**STATED TASK:**
Return, exactly as written, every line from the first line of the data below through the line that contains "return Matrix.Translation((x, y, z))".

**PROVIDED DATA:**
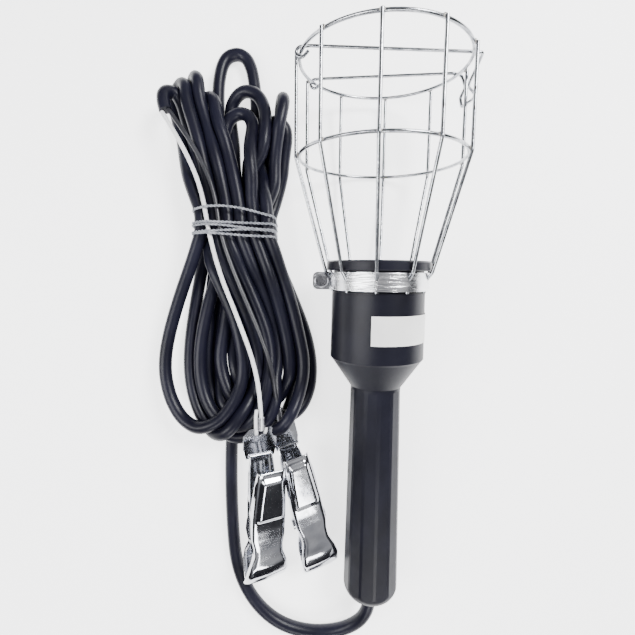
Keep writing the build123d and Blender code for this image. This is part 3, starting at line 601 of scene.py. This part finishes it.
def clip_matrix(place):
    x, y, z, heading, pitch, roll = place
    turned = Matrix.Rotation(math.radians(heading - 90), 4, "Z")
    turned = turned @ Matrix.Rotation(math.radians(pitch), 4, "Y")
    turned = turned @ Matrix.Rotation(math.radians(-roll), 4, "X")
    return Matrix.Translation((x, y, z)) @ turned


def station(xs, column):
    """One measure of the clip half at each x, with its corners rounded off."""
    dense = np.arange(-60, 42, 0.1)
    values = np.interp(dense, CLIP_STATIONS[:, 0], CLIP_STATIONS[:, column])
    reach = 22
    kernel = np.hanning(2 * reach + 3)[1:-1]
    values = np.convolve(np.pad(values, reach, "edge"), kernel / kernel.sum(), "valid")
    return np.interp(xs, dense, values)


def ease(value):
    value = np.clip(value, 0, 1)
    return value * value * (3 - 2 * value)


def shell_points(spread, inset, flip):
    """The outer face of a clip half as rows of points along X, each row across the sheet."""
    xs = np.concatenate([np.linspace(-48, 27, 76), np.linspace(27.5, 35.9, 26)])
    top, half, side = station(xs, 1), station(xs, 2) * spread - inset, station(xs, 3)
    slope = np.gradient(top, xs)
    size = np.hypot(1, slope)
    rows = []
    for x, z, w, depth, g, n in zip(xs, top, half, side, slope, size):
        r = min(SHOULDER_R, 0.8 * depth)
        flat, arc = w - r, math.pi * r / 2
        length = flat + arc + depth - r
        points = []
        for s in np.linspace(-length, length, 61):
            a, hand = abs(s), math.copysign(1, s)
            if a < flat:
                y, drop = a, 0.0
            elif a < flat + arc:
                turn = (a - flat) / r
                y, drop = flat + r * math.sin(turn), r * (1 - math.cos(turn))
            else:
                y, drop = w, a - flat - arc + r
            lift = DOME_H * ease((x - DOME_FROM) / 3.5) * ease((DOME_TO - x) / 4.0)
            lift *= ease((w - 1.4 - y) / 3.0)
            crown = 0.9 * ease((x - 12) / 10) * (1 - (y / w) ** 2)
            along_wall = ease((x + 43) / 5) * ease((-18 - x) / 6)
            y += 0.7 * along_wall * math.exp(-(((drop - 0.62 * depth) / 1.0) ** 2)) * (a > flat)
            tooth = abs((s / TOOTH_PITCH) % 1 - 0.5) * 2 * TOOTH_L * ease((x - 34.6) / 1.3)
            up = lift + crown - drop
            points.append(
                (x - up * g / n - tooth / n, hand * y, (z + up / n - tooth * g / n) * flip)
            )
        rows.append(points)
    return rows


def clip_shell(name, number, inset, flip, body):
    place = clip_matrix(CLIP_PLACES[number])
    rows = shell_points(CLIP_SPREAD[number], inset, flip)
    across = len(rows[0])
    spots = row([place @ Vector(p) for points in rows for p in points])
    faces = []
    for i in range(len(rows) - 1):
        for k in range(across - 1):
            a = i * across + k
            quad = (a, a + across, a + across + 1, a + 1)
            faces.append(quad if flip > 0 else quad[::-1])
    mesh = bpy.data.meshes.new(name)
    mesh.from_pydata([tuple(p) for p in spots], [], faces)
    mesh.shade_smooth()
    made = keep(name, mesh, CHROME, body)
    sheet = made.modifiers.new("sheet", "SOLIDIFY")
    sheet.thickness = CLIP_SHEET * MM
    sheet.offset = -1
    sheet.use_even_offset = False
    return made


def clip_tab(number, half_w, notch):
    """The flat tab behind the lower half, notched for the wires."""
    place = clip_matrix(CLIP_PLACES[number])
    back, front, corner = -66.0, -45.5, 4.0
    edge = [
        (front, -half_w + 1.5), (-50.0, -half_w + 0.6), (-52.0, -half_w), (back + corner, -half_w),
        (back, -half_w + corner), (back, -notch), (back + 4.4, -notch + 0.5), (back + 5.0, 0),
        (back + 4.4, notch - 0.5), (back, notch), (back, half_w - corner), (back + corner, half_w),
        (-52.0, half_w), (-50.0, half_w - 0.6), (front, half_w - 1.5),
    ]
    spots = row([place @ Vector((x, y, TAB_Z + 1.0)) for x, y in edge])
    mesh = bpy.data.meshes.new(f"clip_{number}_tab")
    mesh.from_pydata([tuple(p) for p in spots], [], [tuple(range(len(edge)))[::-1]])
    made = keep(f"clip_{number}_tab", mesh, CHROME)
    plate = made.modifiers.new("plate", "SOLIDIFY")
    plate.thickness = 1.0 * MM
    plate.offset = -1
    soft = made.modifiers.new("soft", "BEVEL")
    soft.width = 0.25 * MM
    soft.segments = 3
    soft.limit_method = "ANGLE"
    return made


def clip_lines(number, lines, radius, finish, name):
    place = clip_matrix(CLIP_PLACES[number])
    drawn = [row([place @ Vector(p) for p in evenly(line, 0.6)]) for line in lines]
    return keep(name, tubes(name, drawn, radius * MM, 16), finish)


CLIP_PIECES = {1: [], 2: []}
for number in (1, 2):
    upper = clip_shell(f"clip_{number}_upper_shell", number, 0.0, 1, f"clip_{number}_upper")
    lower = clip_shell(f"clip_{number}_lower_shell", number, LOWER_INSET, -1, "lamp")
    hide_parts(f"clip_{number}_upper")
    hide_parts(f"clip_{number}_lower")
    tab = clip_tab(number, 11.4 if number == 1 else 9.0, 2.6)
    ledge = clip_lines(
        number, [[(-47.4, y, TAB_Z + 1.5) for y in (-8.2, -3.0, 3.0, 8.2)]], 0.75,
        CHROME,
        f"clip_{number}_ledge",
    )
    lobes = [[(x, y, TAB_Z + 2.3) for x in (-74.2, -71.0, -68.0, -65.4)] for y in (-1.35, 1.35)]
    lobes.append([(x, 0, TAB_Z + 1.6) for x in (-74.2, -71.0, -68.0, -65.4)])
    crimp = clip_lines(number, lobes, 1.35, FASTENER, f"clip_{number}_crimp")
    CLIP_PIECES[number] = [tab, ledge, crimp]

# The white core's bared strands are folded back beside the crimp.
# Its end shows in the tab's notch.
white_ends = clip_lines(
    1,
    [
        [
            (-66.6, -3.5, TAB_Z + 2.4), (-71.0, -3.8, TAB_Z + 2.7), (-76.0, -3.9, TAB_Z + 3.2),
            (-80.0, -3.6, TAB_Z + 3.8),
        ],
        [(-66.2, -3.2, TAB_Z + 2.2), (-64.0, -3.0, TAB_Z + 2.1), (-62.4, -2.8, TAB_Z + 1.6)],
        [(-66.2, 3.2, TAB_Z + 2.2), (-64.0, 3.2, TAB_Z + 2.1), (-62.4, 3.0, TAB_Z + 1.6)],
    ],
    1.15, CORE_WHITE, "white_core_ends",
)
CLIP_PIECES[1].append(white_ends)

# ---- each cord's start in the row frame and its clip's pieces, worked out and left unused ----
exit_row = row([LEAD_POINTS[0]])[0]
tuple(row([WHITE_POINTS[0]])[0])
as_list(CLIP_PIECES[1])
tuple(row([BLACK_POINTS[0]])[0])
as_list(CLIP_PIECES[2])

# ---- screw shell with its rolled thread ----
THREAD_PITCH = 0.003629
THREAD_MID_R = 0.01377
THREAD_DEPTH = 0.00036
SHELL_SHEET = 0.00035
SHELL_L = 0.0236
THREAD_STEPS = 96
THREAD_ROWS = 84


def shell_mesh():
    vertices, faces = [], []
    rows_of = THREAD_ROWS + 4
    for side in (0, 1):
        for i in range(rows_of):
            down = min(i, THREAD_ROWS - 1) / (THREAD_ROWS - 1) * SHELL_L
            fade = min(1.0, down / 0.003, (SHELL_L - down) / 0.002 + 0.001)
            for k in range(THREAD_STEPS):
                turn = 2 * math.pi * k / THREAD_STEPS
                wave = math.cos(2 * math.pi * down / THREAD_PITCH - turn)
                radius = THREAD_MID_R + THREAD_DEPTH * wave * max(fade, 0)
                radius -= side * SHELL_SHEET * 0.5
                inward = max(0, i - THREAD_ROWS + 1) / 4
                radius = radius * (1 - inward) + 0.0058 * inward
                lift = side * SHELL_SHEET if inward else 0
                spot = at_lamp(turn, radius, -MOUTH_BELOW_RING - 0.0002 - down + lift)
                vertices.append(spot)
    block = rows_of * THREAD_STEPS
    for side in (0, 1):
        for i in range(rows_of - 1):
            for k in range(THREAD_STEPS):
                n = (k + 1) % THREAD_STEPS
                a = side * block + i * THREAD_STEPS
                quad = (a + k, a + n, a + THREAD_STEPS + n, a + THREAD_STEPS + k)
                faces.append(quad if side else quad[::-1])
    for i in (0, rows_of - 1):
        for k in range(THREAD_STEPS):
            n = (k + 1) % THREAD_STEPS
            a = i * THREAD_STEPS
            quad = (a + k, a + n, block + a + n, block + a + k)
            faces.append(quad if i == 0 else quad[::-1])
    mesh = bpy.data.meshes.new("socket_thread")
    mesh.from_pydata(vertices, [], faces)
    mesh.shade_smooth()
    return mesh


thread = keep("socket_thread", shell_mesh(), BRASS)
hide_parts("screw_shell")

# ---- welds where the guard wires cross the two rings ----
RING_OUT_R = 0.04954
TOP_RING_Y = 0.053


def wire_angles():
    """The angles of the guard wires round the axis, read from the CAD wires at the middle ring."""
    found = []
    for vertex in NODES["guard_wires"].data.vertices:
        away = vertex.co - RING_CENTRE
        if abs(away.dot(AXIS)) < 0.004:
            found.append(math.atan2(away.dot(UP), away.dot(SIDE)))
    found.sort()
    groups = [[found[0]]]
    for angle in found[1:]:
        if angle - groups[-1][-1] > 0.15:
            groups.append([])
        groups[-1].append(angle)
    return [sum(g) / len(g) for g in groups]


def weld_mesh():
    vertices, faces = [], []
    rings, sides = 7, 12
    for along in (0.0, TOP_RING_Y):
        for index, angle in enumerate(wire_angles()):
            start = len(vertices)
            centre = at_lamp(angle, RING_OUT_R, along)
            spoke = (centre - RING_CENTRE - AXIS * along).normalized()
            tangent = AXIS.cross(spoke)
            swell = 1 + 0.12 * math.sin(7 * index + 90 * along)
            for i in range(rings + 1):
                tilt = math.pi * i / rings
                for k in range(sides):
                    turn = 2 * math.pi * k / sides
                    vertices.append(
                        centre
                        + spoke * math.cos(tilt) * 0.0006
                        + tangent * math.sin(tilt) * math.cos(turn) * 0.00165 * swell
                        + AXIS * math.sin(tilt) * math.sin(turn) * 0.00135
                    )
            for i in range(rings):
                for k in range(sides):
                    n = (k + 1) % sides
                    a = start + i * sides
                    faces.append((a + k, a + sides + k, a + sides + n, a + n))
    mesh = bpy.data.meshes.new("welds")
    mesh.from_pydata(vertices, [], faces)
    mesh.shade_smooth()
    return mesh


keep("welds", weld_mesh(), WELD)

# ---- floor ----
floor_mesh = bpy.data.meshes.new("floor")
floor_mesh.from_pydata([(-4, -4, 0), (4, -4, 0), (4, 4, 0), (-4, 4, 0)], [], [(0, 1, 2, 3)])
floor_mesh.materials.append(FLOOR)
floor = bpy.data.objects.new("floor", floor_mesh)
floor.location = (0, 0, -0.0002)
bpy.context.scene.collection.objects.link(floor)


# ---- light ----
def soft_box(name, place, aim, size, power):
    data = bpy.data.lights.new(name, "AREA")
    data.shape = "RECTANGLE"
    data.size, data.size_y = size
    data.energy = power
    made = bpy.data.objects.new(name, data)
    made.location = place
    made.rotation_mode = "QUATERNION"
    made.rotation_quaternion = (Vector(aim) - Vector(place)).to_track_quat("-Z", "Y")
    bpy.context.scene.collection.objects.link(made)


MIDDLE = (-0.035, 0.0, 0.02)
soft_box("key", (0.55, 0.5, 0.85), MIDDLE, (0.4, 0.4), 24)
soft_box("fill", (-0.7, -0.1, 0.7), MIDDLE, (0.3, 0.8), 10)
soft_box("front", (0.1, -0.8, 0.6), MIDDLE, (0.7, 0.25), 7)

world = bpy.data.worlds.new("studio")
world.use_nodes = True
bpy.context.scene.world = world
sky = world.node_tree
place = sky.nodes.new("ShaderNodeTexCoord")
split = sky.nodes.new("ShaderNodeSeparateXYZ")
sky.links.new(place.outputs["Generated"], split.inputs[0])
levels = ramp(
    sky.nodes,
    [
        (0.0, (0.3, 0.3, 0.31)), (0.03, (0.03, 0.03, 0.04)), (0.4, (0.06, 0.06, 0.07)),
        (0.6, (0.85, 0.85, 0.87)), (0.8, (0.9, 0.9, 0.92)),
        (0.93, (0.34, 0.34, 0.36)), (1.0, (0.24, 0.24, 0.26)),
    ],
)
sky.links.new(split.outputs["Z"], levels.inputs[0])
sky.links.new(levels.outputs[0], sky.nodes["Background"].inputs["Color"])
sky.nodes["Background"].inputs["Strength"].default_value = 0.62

**RESPONSE BELOW:**
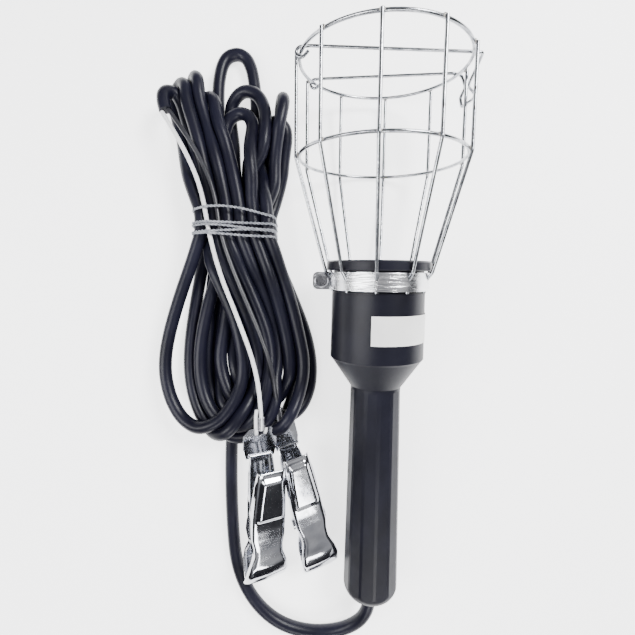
Keep writing the build123d and Blender code for this image. This is part 3, starting at line 601 of scene.py. This part finishes it.
def clip_matrix(place):
    x, y, z, heading, pitch, roll = place
    turned = Matrix.Rotation(math.radians(heading - 90), 4, "Z")
    turned = turned @ Matrix.Rotation(math.radians(pitch), 4, "Y")
    turned = turned @ Matrix.Rotation(math.radians(-roll), 4, "X")
    return Matrix.Translation((x, y, z)) @ turned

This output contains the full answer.